Mixed mode equilibrium analysis of asymptotic fields around stationary sharp V-notches in polymer gels: A linear poroelastic study

Abstract

In this paper, the equilibrium asymptotic stress and solvent concentration fields around stationary sharp V-notches are extracted for in-plane mixed mode loadings employing the linear poroelasticity theory. It is shown that at thermodynamic equilibrium, mechanical and chemical equilibrium equations are uncoupled and thus can be solved independently. The mechanical equilibrium equations are then solved using the Airy stress function technique. This technique replaces the coupled mechanical equilibrium relations with the compatibility biharmonic equation which can be solved using the separation of variables method.

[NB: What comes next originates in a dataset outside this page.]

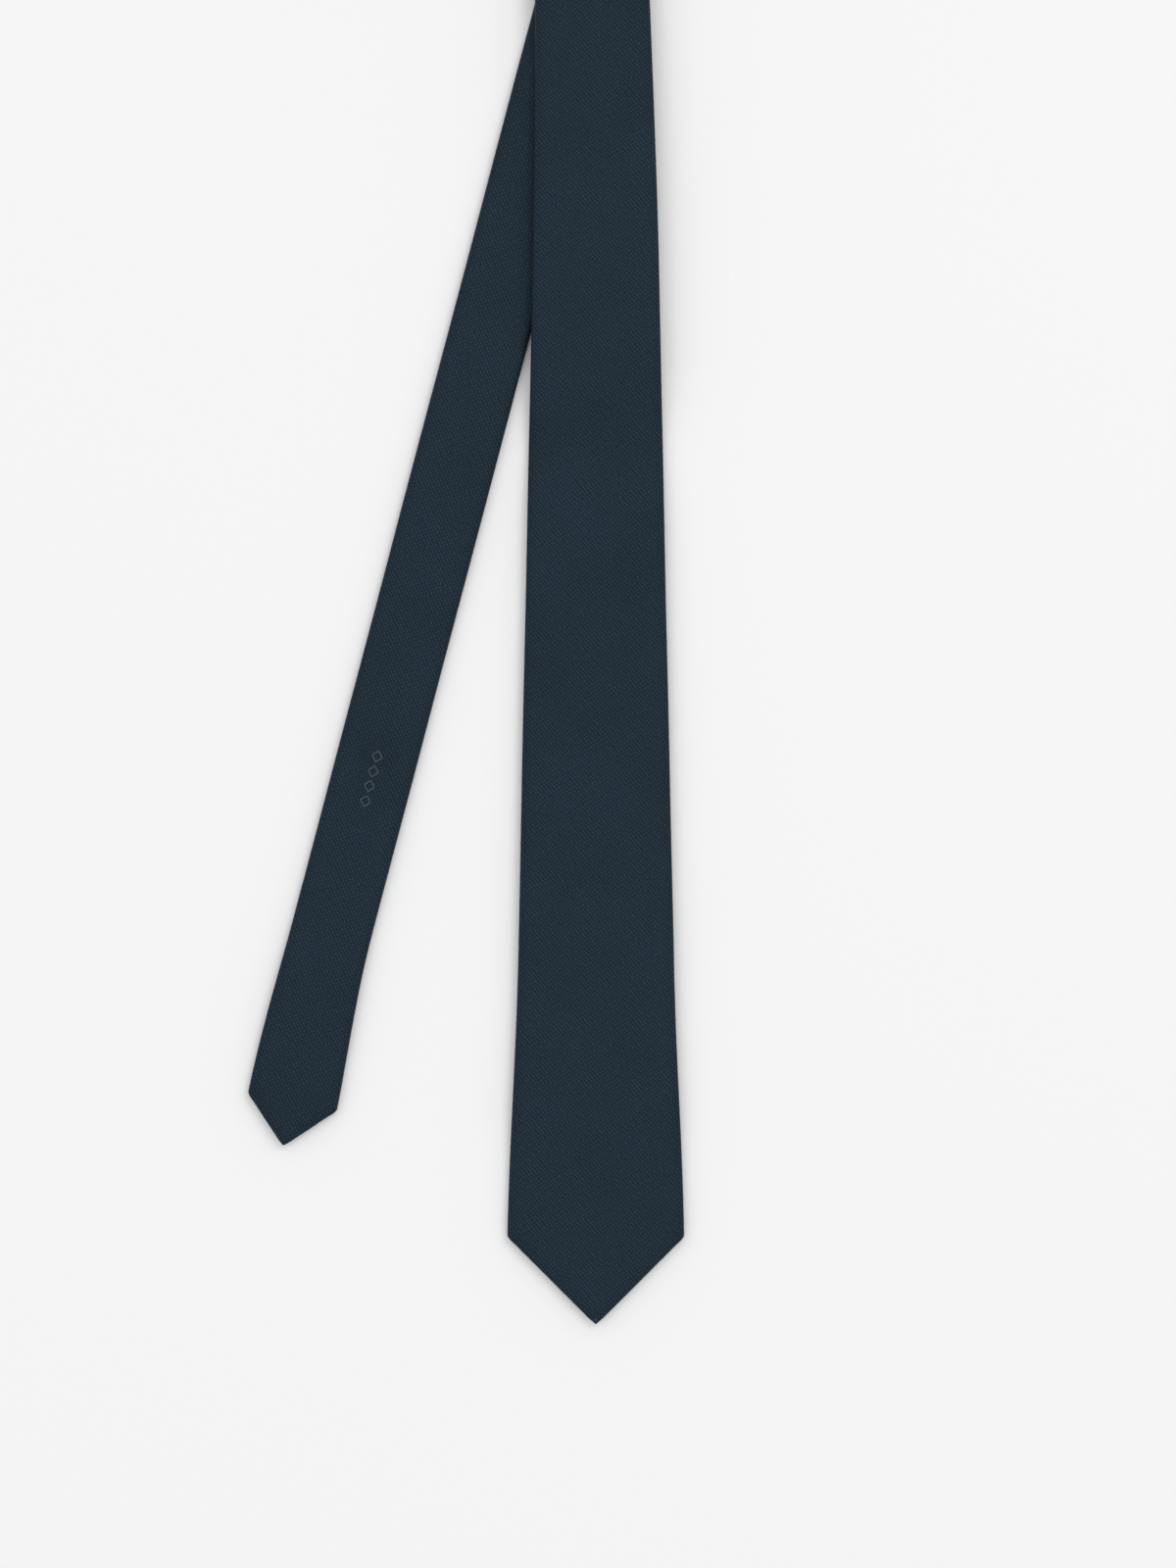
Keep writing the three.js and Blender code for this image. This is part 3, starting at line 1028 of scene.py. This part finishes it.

Applying traction free boundary conditions on the notch edges leads to an eigenvalue problem which gives both mode I and mode II eigenvalues. These eigenvalues can be real or complex numbers depending on the notch opening angle. Since there are infinite eigenvalues for both modes of deformation, series solutions will be obtained for the equilibrium fields. From these asymptotic solutions, it is found that the obtained stress fields are similar to their corresponding linear elasticity solution. Furthermore, from the solutions, it can be observed that the opening and shear deformations near the notch tip lead to cosine and sine variations of the solvent concentration field with respect to the angular coordinates, respectively. The accuracy of these asymptotic results is finally verified using finite element analyses of a single-edge notched (SEN) specimen subjected to far field applied small displacements. The numerical analyses are performed for two notch opening angles of 30° and 60° for both plane stress and plane strain conditions. The comparative study between the finite element results and the asymptotic solution proves that the present solution can accurately capture the near notch tip stress and solvent concentration fields by considering only the first few terms of the series solutions.